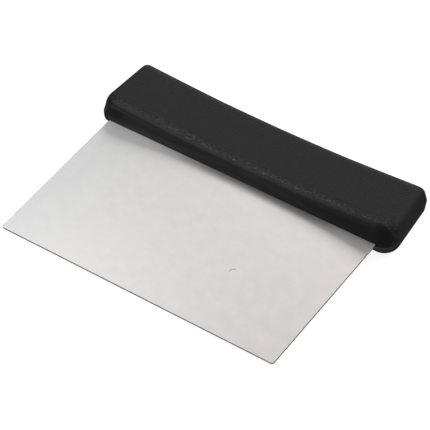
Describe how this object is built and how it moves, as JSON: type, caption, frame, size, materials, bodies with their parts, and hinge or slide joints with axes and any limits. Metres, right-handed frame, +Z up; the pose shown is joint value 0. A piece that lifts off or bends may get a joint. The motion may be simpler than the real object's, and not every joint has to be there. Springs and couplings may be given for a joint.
{
  "type": "bench scraper",
  "caption": "Bench scraper: a flat rectangular stainless blade held along one long edge by a wide dished black plastic handle.",
  "frame": {"origin": "centre of the bounding box in plan, at the surface the scraper lies on", "axes": "+X along the handle, +Y from the scraping edge to the handle, +Z up, with the scraper as it lies: leant about 5.5 degrees on its edge and the handle's underside"},
  "size_m": [0.1672, 0.12, 0.0209],
  "materials": {
    "stainless": "satin ground sheet with slightly eased edges",
    "handle": "fine pebble texture on the top, back and ends, smooth along the front"
  },
  "bodies": {
    "root": {"blade": "stainless", "handle_upper_shell": "handle", "handle_lower_shell": "handle"}
  },
  "joints": []
}
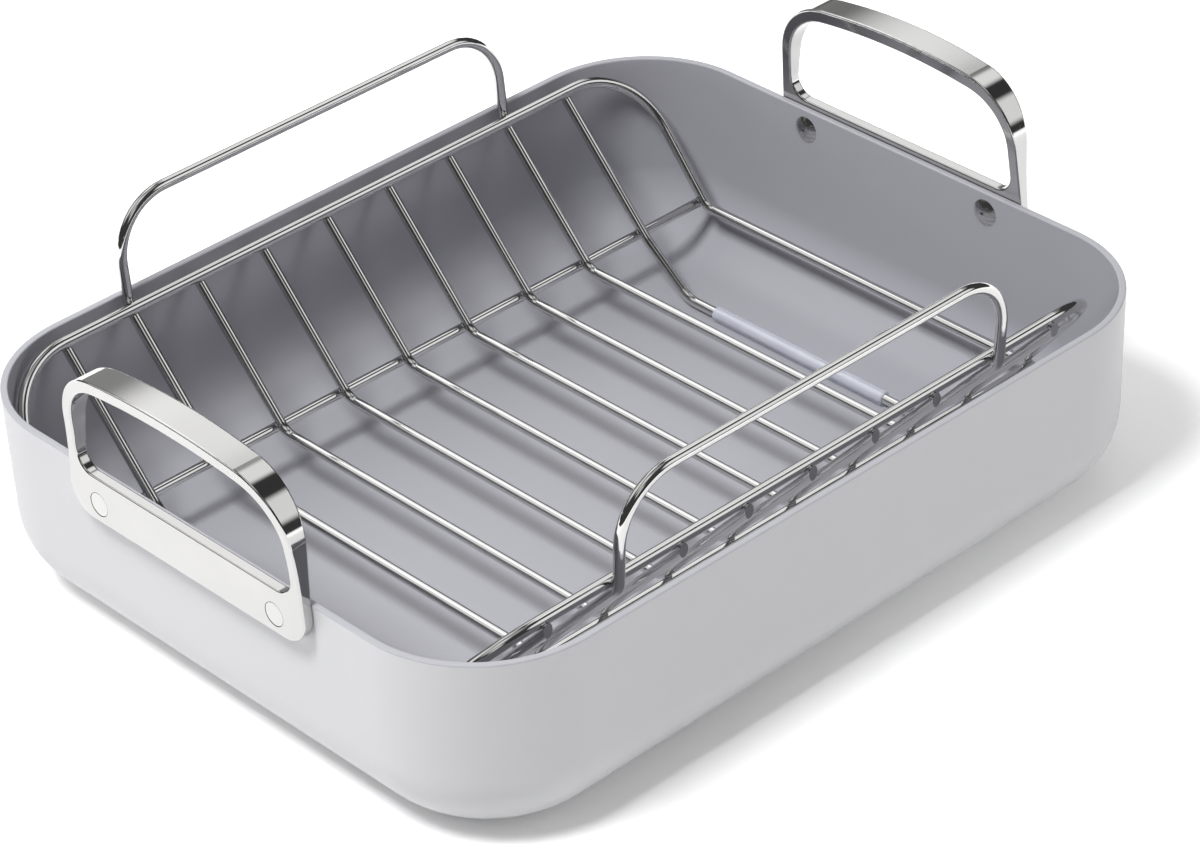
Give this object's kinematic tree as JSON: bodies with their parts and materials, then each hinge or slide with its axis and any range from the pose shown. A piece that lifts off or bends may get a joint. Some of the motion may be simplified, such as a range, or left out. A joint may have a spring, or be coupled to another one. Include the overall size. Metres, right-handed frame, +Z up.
{
  "type": "roasting pan with rack",
  "caption": "Rectangular roasting pan with riveted arched handles and a lift-out V-shaped wire rack with upright hoop handles.",
  "frame": {"origin": "middle of the pan's flat base, on the surface it stands on", "axes": "+Z up, +X along the long side from the left handle to the right handle, +Y from the front long side to the rear one"},
  "size_m": [0.4276, 0.3276, 0.15],
  "materials": {
    "coated_pan": "satin ceramic coating, light grey outside and a darker grey inside",
    "handle_steel": "polished stainless steel",
    "rivet_steel": "polished stainless steel",
    "rack_steel": "polished stainless steel wire",
    "clear_silicone": "clear silicone tube"
  },
  "bodies": {
    "pan": {"pan_shell": "coated_pan", "pan_handle_left": "handle_steel", "pan_handle_right": "handle_steel", "handle_rivets": "rivet_steel"},
    "rack": {"rack_frame_wire": "rack_steel", "rack_hoop_wire": "rack_steel", "cross_wire_1": "rack_steel", "cross_wire_2": "rack_steel", "cross_wire_3": "rack_steel", "cross_wire_4": "rack_steel", "cross_wire_5": "rack_steel", "foot_wire_left": "rack_steel", "foot_wire_right": "rack_steel", "long_wire_front": "rack_steel", "long_wire_rear": "rack_steel", "foot_sleeve_left": "clear_silicone", "foot_sleeve_right": "clear_silicone"}
  },
  "joints": [
    {"name": "rack_lift", "type": "slide", "parent": "pan", "child": "rack", "axis": [0, 0, 1], "range_m": [0, 0.16]}
  ]
}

* **What to work on**
Restate the data above word for word.

* **Problem solution**
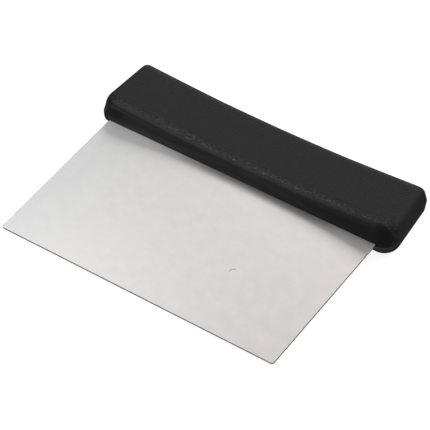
Describe how this object is built and how it moves, as JSON: type, caption, frame, size, materials, bodies with their parts, and hinge or slide joints with axes and any limits. Metres, right-handed frame, +Z up; the pose shown is joint value 0. A piece that lifts off or bends may get a joint. The motion may be simpler than the real object's, and not every joint has to be there. Springs and couplings may be given for a joint.
{
  "type": "bench scraper",
  "caption": "Bench scraper: a flat rectangular stainless blade held along one long edge by a wide dished black plastic handle.",
  "frame": {"origin": "centre of the bounding box in plan, at the surface the scraper lies on", "axes": "+X along the handle, +Y from the scraping edge to the handle, +Z up, with the scraper as it lies: leant about 5.5 degrees on its edge and the handle's underside"},
  "size_m": [0.1672, 0.12, 0.0209],
  "materials": {
    "stainless": "satin ground sheet with slightly eased edges",
    "handle": "fine pebble texture on the top, back and ends, smooth along the front"
  },
  "bodies": {
    "root": {"blade": "stainless", "handle_upper_shell": "handle", "handle_lower_shell": "handle"}
  },
  "joints": []
}
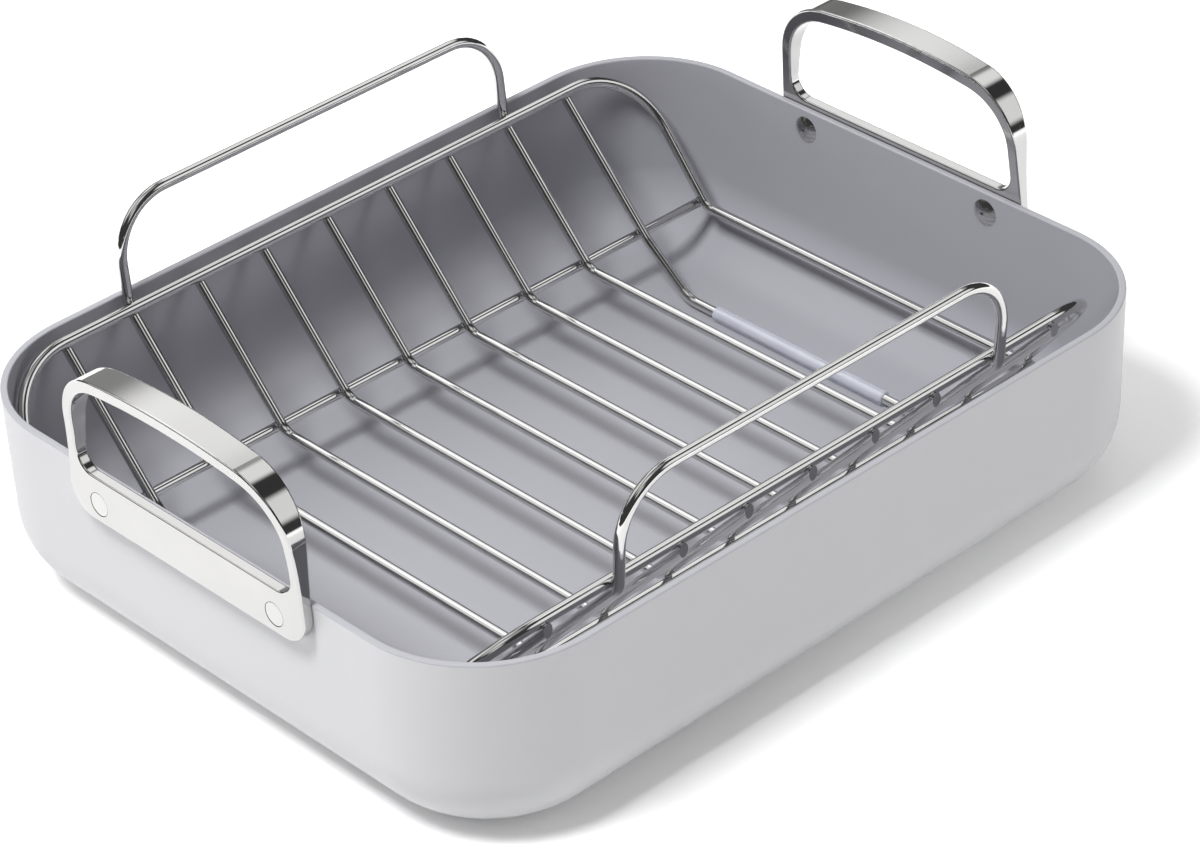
Give this object's kinematic tree as JSON: bodies with their parts and materials, then each hinge or slide with its axis and any range from the pose shown. A piece that lifts off or bends may get a joint. Some of the motion may be simplified, such as a range, or left out. A joint may have a spring, or be coupled to another one. Include the overall size. Metres, right-handed frame, +Z up.
{
  "type": "roasting pan with rack",
  "caption": "Rectangular roasting pan with riveted arched handles and a lift-out V-shaped wire rack with upright hoop handles.",
  "frame": {"origin": "middle of the pan's flat base, on the surface it stands on", "axes": "+Z up, +X along the long side from the left handle to the right handle, +Y from the front long side to the rear one"},
  "size_m": [0.4276, 0.3276, 0.15],
  "materials": {
    "coated_pan": "satin ceramic coating, light grey outside and a darker grey inside",
    "handle_steel": "polished stainless steel",
    "rivet_steel": "polished stainless steel",
    "rack_steel": "polished stainless steel wire",
    "clear_silicone": "clear silicone tube"
  },
  "bodies": {
    "pan": {"pan_shell": "coated_pan", "pan_handle_left": "handle_steel", "pan_handle_right": "handle_steel", "handle_rivets": "rivet_steel"},
    "rack": {"rack_frame_wire": "rack_steel", "rack_hoop_wire": "rack_steel", "cross_wire_1": "rack_steel", "cross_wire_2": "rack_steel", "cross_wire_3": "rack_steel", "cross_wire_4": "rack_steel", "cross_wire_5": "rack_steel", "foot_wire_left": "rack_steel", "foot_wire_right": "rack_steel", "long_wire_front": "rack_steel", "long_wire_rear": "rack_steel", "foot_sleeve_left": "clear_silicone", "foot_sleeve_right": "clear_silicone"}
  },
  "joints": [
    {"name": "rack_lift", "type": "slide", "parent": "pan", "child": "rack", "axis": [0, 0, 1], "range_m": [0, 0.16]}
  ]
}